The last 24 hours have seen some of the strangest arguments ever constructed in mainstream political debate. With their enemies on the front foot, opponents of gay marriage adopted remarkable twists of logic, most of which focused on how people have sex.
Numerous MPs in yesterday's debate seemed obsessed with how gay couples consummate their relationship. After a while, this became disturbing. Of course, it is not beyond the wit of man to create legal arrangements for this standard in gay relationships, by which we can establish the validity of a marriage and whether a partner has been faithful. But it was enjoyable to put the moment off, if only so we could spend more time watching elderly Tory MPs stumble uncomfortably around the subject, like a drunk in a decrepit hotel.
Other Tory backbenchers insisted the government could offer churches no protection against a future legal challenge to their refusal to conduct same-sex marriages. This is true, in so far as every statement of its sort is true. The government can order no protection against future challenges on the legal status of sugar or the volume of water in the English Channel. If the standard for legislation is absolute certainty of the future we had better stock up on weapons and tinned food, because civilisation is doomed.
Many MPs pretended their vote was the result of the letters they had received. This view is simple-minded in the extreme. The strength with which a minority of constituents opposes an issue is not an indication of the general public mood. Basing decisions on letter-writing campaigns is an invitation to the worst sort of organised lobbying campaign. And it is absurd and pathetic to see MPs suddenly decide to defer entirely to their constituents when they make precious little mention of them in day-to-day parliamentary business.
But by far the most entertaining – and dangerous – of all MPs' complaints was the imagined creation of a progressive tyranny in Britain. In this world-view, traditionalists and conservatives are under the yoke of a dictatorship of equality.
Some MPs became so desperate they even used the phrase "equal but different", seemingly unaware of its overtones from the times of segregation in the US. This was a telling comparison. The primary difference is that traditionalists get to tell other people how to live their lives but other people do not. Everyone is equal, but some people are more equal than others.
This view was put most amusingly by Conservative MP Edward Leigh, who described a "merciless prism of equality", which I imagine would make a fine name from a prog rock band. But there are traces of this view in people who still retain the majority of their mental abilities, such as the Guardian's normally sensible Simon Jenkins. He trotted out a tired old fallacy this morning: "The true test of tolerance lies in its treatment of intolerance".
It is true that we must always be civil when engaging in political debate, even in our gladiatorial system. Politeness is not a bourgeois construct. It is the cartilage of political debate, the thing that stops all the harsh rhetoric turning into violence and hatred. 'Manners maketh man' - the slogan employed by Eton-lite school Winchester College - is not as reactionary as it sounds. Manners are a great equaliser: They enforce a common standard of treatment in an unequal society. They prevent political debate from sliding into US-style polarisation or ,worse, outright political violence. The most principled way to argue politics is with a raised eyebrow and a slim smile.

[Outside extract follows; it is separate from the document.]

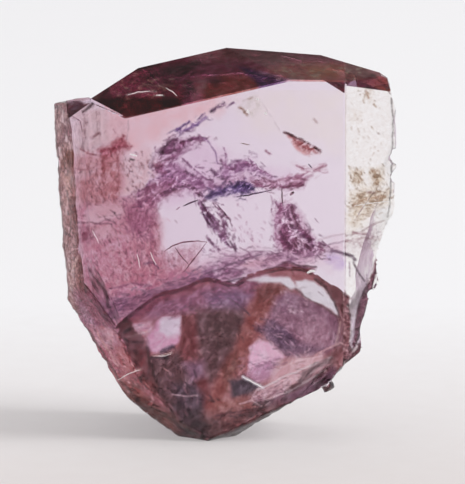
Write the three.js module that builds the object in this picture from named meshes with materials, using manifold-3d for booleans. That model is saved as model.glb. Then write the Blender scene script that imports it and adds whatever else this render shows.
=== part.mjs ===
// Magnesio-axinite: one loose, gem-clear crystal, standing on its broken foot.
// Millimetres, +Z up, seen from -Y. The origin is under the middle of its box, on the surface it stands on.
//
// The crystal is a block bounded by flat growth faces and by hackly breaks. It is cut out of a plain
// block, face by face, and then chipped: shell-shaped scars low on the front, small chips along thin edges.
// Corners are given as fractions of the three driving dimensions: from the left, from the front and up.
import * as THREE from "three";
import { mergeVertices } from "three/addons/utils/BufferGeometryUtils.js";
import Module from "manifold-3d";

// Driving dimensions
const width = 13.6; // left break to the thin right edge
const depth = 6.6; // front face to the back of the left shoulder
const height = 15.5; // foot to the peak of the ridge

// Surface of the breaks
const breakCell = 0.42; // spacing of the points on a hackly break
const hackle = 0.17; // how far a break rises and falls
const hackleSize = 1.6; // width of its larger lumps
const scarCell = 0.4; // spacing of the points on a shell-shaped scar
const scarRipple = 0.04; // height of the rings that spread over a scar
const scarRippleSpacing = 1.7;

const crystalColour = 0xc9a5c6;
const crystalRoughness = 0.04;
const crystalOpacity = 0.6;

const at = (across, back, up) => new THREE.Vector3(across * width, back * depth, up * height);

// Corners that more than one face shares
const ridgePeak = at(0.506, 0.561, 1);
const ridgeLeft = at(0.247, 0.561, 0.947);
const ridgeRight = at(0.782, 0.446, 0.991);
const ridgeEnd = at(0.941, 0.164, 0.971);
const valleyFront = at(0.215, 0, 0.865);
const windowTop = at(0.691, 0, 0.962);
const stripTop = at(0.85, 0, 0.96);
const ledgeFront = at(0.109, 0, 0.915);
const ledgeBack = at(0.111, 0.303, 0.889);
const ledgeEnd = at(0.008, 0.16, 0.887);
const leftGirdleTop = at(0.006, 0.16, 0.834);
const leftGirdleFoot = at(0.046, 0.2, 0.364);
const lowerLeftGirdle = at(0.214, 0.3, 0.102);
const lowerRightGirdle = at(0.884, 0.093, 0.236);
const backLowLeft = at(0.374, 0.9, 0.351);
const backLowMiddle = at(0.647, 0.741, 0.39);
const backLowPoint = at(0.465, 0.8, 0.03);
const footFront = at(0.438, 0.155, 0);
const footFrontRight = at(0.51, 0.288, 0);

// Growth faces are flat. Each is given by three of its points.
const growthFaces = {
  front: [at(0, 0, 0), at(1, 0, 0), at(0, 0, 1)],
  rightBevel: [stripTop, at(0.85, 0, 0), at(0.941, 0.075, 0.5)],
  topRight: [windowTop, stripTop, ridgePeak],
  topBackRight: [ridgePeak, ridgeRight, at(0.537, 0.97, 0.871)],
  topRightCorner: [ridgeRight, ridgeEnd, at(0.882, 0.636, 0.858)],
  topBackLeft: [ridgeLeft, ridgePeak, at(0.375, 0.97, 0.9)],
  back: [at(0.169, 1, 0.516), at(0.816, 0.636, 0.516), at(0.169, 0.97, 0.839)],
  lowerBack: [backLowLeft, backLowMiddle, backLowPoint],
  lowerBackRight: [backLowMiddle, at(0.829, 0.644, 0.316), backLowPoint],
};

// Breaks are hackly: at the left end, along the right edge and round the foot.
const breaks = {
  leftFront: [at(0.056, 0, 0.78), at(0.088, 0, 0.406), leftGirdleTop],
  leftBack: [leftGirdleTop, leftGirdleFoot, at(0.088, 0.909, 0.581)],
  rightEdge: [at(0.997, 0.2, 0.83), at(0.997, 0.45, 0.7), at(0.9965, 0.3, 0.6)],
  rightShoulder: [at(0.935, 0.152, 0.975), at(0.974, 0.152, 0.95), at(0.935, 0.303, 0.975)],
  rightShoulderEnd: [at(0.974, 0.182, 0.951), at(0.997, 0.242, 0.877), at(0.974, 0.333, 0.951)],
  rightLower: [at(0.982, 0.174, 0.603), lowerRightGirdle, at(0.854, 0, 0.362)],
  footRightEnd: [lowerRightGirdle, at(0.785, 0.636, 0.096), at(0.882, 0.466, 0.202)],
  footLeftFront: [leftGirdleFoot, lowerLeftGirdle, at(0.162, 0, 0.34)],
  footLeftBack: [leftGirdleFoot, lowerLeftGirdle, at(0.191, 1, 0.297)],
  footFrontLeft: [lowerLeftGirdle, at(0.376, 0.273, 0.001), at(0.285, 0.091, 0.155)],
  footBackLeft: [lowerLeftGirdle, at(0.365, 0.29, 0), at(0.318, 0.74, 0)],
  footFrontRight: [footFront, footFrontRight, at(0.487, 0.042, 0.0425)],
  footRight: [at(0.543, 0.182, 0.009), at(0.852, 0.182, 0.199), at(0.852, 0.6, 0.196)],
  footBack: [at(0.535, 0.7, 0), at(0.45, 0.8, 0), at(0.72, 0.8, 0.06)],
};

// Shell-shaped scars in the front face: the middle of each, how far it spreads from there, how deep it is
// there, and the point it was struck from.
const scars = [
  { middle: at(0.471, 0, 0.136), spread: 4.72, hollow: 1.1, struck: at(0.2, 0, 0.2) },
  { middle: at(0.676, 0, 0.287), spread: 2.9, hollow: 0.95, struck: at(0.9, 0, 0.3) },
];

// A point well inside the crystal: every face has it on its inner side.
const heart = at(0.5, 0.25, 0.5);

const wasm = await Module();
wasm.setup();

function solidOf(geometry) {
  const bare = geometry.index ? geometry.toNonIndexed() : geometry.clone();
  bare.deleteAttribute("normal");
  bare.deleteAttribute("uv");
  const closed = mergeVertices(bare, 1e-5);
  return new wasm.Manifold(
    new wasm.Mesh({
      numProp: 3,
      vertProperties: new Float32Array(closed.attributes.position.array),
      triVerts: new Uint32Array(closed.index.array),
    }),
  );
}

// A repeatable number from 0 to 1 for each whole-numbered place.
function scatter(i, j, k) {
  const mixed = Math.sin(i * 127.1 + j * 311.7 + k * 74.7) * 43758.5453;
  return mixed - Math.floor(mixed);
}

// Smooth lumps from 0 to 1, one to each unit of u and v.
function lumps(u, v, seed) {
  const i = Math.floor(u);
  const j = Math.floor(v);
  const s = THREE.MathUtils.smoothstep(u - i, 0, 1);
  const t = THREE.MathUtils.smoothstep(v - j, 0, 1);
  const near = THREE.MathUtils.lerp(scatter(i, j, seed), scatter(i + 1, j, seed), s);
  const far = THREE.MathUtils.lerp(scatter(i, j + 1, seed), scatter(i + 1, j + 1, seed), s);
  return THREE.MathUtils.lerp(near, far, t);
}

// Creased lumps: sharp crests between shallow bowls, as on a hackly break.
function hackles(u, v, seed) {
  const crest = (size, n) => 1 - Math.abs(2 * lumps(u / size, v / size, n) - 1);
  return 0.65 * crest(hackleSize, seed) + 0.35 * crest(hackleSize / 2.3, seed + 1) - 0.5;
}

// All the space beyond a face, as a block that leaves the point "inside" alone. With a seed, its near side
// has the relief of a break.
function beyond(points, seed, inside = heart) {
  const reach = 1.6 * height;
  const cells = seed === undefined ? 1 : Math.round(reach / breakCell);
  const block = new THREE.BoxGeometry(reach, reach, reach, cells, cells, 1);
  block.translate(0, 0, reach / 2);
  const corners = block.attributes.position;
  for (let i = 0; i < corners.count; i++) {
    if (seed === undefined || corners.getZ(i) > reach / 2) continue;
    corners.setZ(i, hackle * hackles(corners.getX(i) + reach, corners.getY(i) + reach, seed));
  }
  const plane = new THREE.Plane().setFromCoplanarPoints(...points);
  if (plane.distanceToPoint(inside) > 0) plane.negate();
  const turn = new THREE.Quaternion().setFromUnitVectors(new THREE.Vector3(0, 0, 1), plane.normal);
  const middle = points[0].clone().add(points[1]).add(points[2]).divideScalar(3);
  block.applyQuaternion(turn).translate(middle.x, middle.y, middle.z);
  return solidOf(block);
}

// The plain block, cut back to the growth faces and the breaks that stand outside all the others.
function cutOutside() {
  const blank = new THREE.BoxGeometry(1.2 * width, 1.2 * depth, 1.2 * height);
  blank.translate(0.5 * width, 0.5 * depth, 0.6 * height);
  let solid = solidOf(blank);
  for (const points of Object.values(growthFaces)) solid = solid.subtract(beyond(points));
  Object.values(breaks).forEach((points, n) => {
    solid = solid.subtract(beyond(points, 10 * n + 1));
  });
  return solid;
}

// The long top-left slope and the broken ledge at the left end meet in a valley.
function cutTopLeft(solid) {
  const slope = beyond([valleyFront, windowTop, ridgePeak]);
  const slopeBack = beyond([ridgeLeft, ledgeBack, at(0.103, 0.97, 0.825)]);
  const ledge = beyond([ledgeFront, ledgeBack, ledgeEnd], 201);
  const ledgeSide = beyond([valleyFront, ledgeFront, ledgeBack]);
  const ledgeRear = beyond([ledgeBack, ledgeEnd, at(0.059, 0.606, 0.781)], 211);
  return solid.subtract(slope.add(slopeBack).intersect(ledge.add(ledgeSide).add(ledgeRear)));
}

// The right-hand strip is a thin plate below the top faces: a growth step on the back takes it down.
function cutRightStep(solid) {
  const stepFoot = at(0.849, 0.064, 0.516);
  const stepFootHigh = at(0.849, 0.064, 0.8);
  const withinStrip = at(0.9, 0.073, 0.516);
  const stripBack = beyond([stepFoot, stepFootHigh, at(0.998, 0.187, 0.516)], undefined, withinStrip);
  const stepFace = beyond([stepFoot, stepFootHigh, at(0.849, 0.7, 0.516)]);
  const roofEdge = at(0.849, 0.064, 0.943);
  const stepRoof = beyond([roofEdge, at(0.849, 0.7, 0.943), at(1, 0.35, 0.915)], undefined, ridgeEnd);
  return solid.subtract(stripBack.intersect(stepFace).intersect(stepRoof));
}

// The ball that leaves a scar: shallow, with rings that spread from where it was struck.
function scarBall({ middle, spread, hollow, struck }, seed) {
  const radius = (spread ** 2 + hollow ** 2) / (2 * hollow);
  const centre = new THREE.Vector3(middle.x, middle.y + hollow - radius, middle.z);
  const ball = new THREE.IcosahedronGeometry(radius, Math.round((1.05 * radius) / scarCell));
  ball.translate(centre.x, centre.y, centre.z);
  const skin = ball.attributes.position;
  const p = new THREE.Vector3();
  for (let i = 0; i < skin.count; i++) {
    p.fromBufferAttribute(skin, i);
    const rings = Math.cos((2 * Math.PI * p.distanceTo(struck)) / scarRippleSpacing);
    const swell = 2 * lumps(p.x + 20, p.z + 20, seed) - 1;
    const outwards = p.clone().sub(centre).normalize();
    p.addScaledVector(outwards, scarRipple * (rings + swell));
    skin.setXYZ(i, p.x, p.y, p.z);
  }
  return solidOf(ball);
}

// A bite out of a thin edge: a small lumpy ball.
function chip(middle, radius, seed) {
  const ball = new THREE.IcosahedronGeometry(radius, 3);
  const skin = ball.attributes.position;
  const p = new THREE.Vector3();
  for (let i = 0; i < skin.count; i++) {
    p.fromBufferAttribute(skin, i);
    p.multiplyScalar(0.85 + 0.3 * lumps(3 * p.x + 9, 3 * (p.y + p.z) + 9, seed));
    skin.setXYZ(i, p.x, p.y, p.z);
  }
  ball.translate(middle.x, middle.y, middle.z);
  return solidOf(ball);
}

const chips = [
  [at(1.012, 0.155, 0.749), 0.42],
  [at(1.018, 0.155, 0.699), 0.45],
  [at(0.99, 0.15, 0.559), 0.35],
  [at(0.935, 0.1, 0.393), 0.3],
  [at(-0.012, 0.16, 0.736), 0.4],
  [at(0.0, 0.18, 0.578), 0.35],
  [at(0.06, 0.26, 0.294), 0.45],
  [at(0.13, 0.28, 0.192), 0.35],
];

// A second, tiny crystal has grown onto the lower right edge.
function sideCrystal() {
  const stub = new THREE.OctahedronGeometry(0.6);
  stub.scale(0.9, 0.8, 0.85).rotateZ(0.5).rotateY(0.3);
  const place = at(0.8, 0.273, 0.139);
  stub.translate(place.x, place.y, place.z);
  return solidOf(stub);
}

let crystal = cutRightStep(cutTopLeft(cutOutside()));
scars.forEach((scar, n) => {
  crystal = crystal.subtract(scarBall(scar, 300 + n));
});
chips.forEach(([middle, radius], n) => {
  crystal = crystal.subtract(chip(middle, radius, 400 + n));
});
crystal = crystal.add(sideCrystal());

// The surface of the finished solid, moved so that the origin is under the middle of its box.
function surfaceOf(solid) {
  const { vertProperties, triVerts, numProp } = solid.getMesh();
  const points = new THREE.InterleavedBuffer(vertProperties, numProp);
  const geometry = new THREE.BufferGeometry();
  geometry.setAttribute("position", new THREE.InterleavedBufferAttribute(points, 3, 0));
  geometry.setIndex(new THREE.BufferAttribute(triVerts, 1));
  const faceted = geometry.toNonIndexed();
  faceted.computeBoundingBox();
  const { min, max } = faceted.boundingBox;
  faceted.translate(-(min.x + max.x) / 2, -(min.y + max.y) / 2, -min.z);
  faceted.computeVertexNormals();
  return faceted;
}

const crystalMesh = new THREE.Mesh(
  surfaceOf(crystal),
  new THREE.MeshStandardMaterial({
    color: crystalColour,
    roughness: crystalRoughness,
    metalness: 0,
    transparent: true,
    opacity: crystalOpacity,
    flatShading: true,
  }),
);
crystalMesh.name = "crystal";

const group = new THREE.Group();
group.add(crystalMesh);

export default group;
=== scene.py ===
import math
import random

import bmesh
import bpy
import numpy as np
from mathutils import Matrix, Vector, noise
from mathutils.bvhtree import BVHTree


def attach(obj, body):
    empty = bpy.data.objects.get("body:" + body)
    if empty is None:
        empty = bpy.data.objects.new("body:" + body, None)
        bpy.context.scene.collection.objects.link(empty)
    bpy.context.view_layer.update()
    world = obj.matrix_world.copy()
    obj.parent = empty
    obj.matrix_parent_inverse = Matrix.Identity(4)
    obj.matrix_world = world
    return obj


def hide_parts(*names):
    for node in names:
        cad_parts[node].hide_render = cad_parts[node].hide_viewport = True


bl_info = {
    "name": "Magnesio-axinite crystal",
    "version": (1, 0, 0),
    "blender": (4, 5, 0),
    "location": "3D View > Sidebar > Crystal",
    "description": "Builds a gem-clear axinite crystal with its inner veils on the packed solid",
    "category": "Add Mesh",
}

MM = 0.001
AIM = Vector((0.3, -0.424, 7.733)) * MM  # the middle of the picture
SKETCH_MIDDLE = (232.5, 242)  # the same place in the sketch of the veils, in its steps

# Bounds of the groups of faces

FRONT_Y = -3.395 * MM
TOP_Z = 12 * MM
STRIP_X = 4.7 * MM
STRIP_Z = 3 * MM
LEFT_Z = 4.8 * MM
SCAR_Z = 8 * MM
FOOT_Z = 6.5 * MM
GROWTH_FACE_AREA = 0.9 * MM * MM  # every facet of a break is smaller

# Lights: place and size in metres, power in watts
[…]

But conducting oneself with good manners is not the same as insisting on tolerance towards the intolerant.
The crucial fact of the gay marriage debate is this: oo-one is forcing anyone to have or conduct a gay marriage, but the current law prevents people from having one. The intolerance is all one way. The only situation in which the scales would be equal would be if Tory MPs were being forced to marry someone of the same sex, a day dream which, I must admit, I rather enjoy.
This idea, that traditionalists are a hounded minority, is very strong. It is a political device designed to paint the strong as the weak but presumably it must also correspond to a specific human psychological tendency because it is so prevalent. Traditionalists in the Church of England used it to prevent women bishops. It emerged again, weeks later, when the European court ruled against Christians wanting to deny their services as relationship therapists or registrars to gay couples. It comes every time some B&B couple closes their door to homosexuals, every time any progress is made towards a more equal society. The idea is that Christians are the real discriminated minority, and aggressive secularists are the threat.
It is an error of thought. Society is made of competing freedoms. Current legislation stipulates that a gay couple's right to not be discriminated against when paying for a service overrules the Christian's right to refuse their professional services. That is a morally sound judgement, because the Christian can choose to offer their services, but the gay couple cannot chose whether they are gay.
Traditionalists are not being persecuted. They are protesting their inability to persecute others. The act of persecution is not a freedom. Quite the opposite: for freedom to exist, discrimination must be prevented. Casting discrimination as freedom is a grotesque semantic manipulation. It ill-befits any civilised person to use it.
We tolerate the intolerant to precisely this extent: on their own, with the curtains drawn, in much the same circumstances as a gay couple might choose to have sex, they can have whichever nasty, mean-spirited thoughts they like. But they don't get to discriminate against other people and call it freedom. We should treat intolerance with the intolerance it deserves.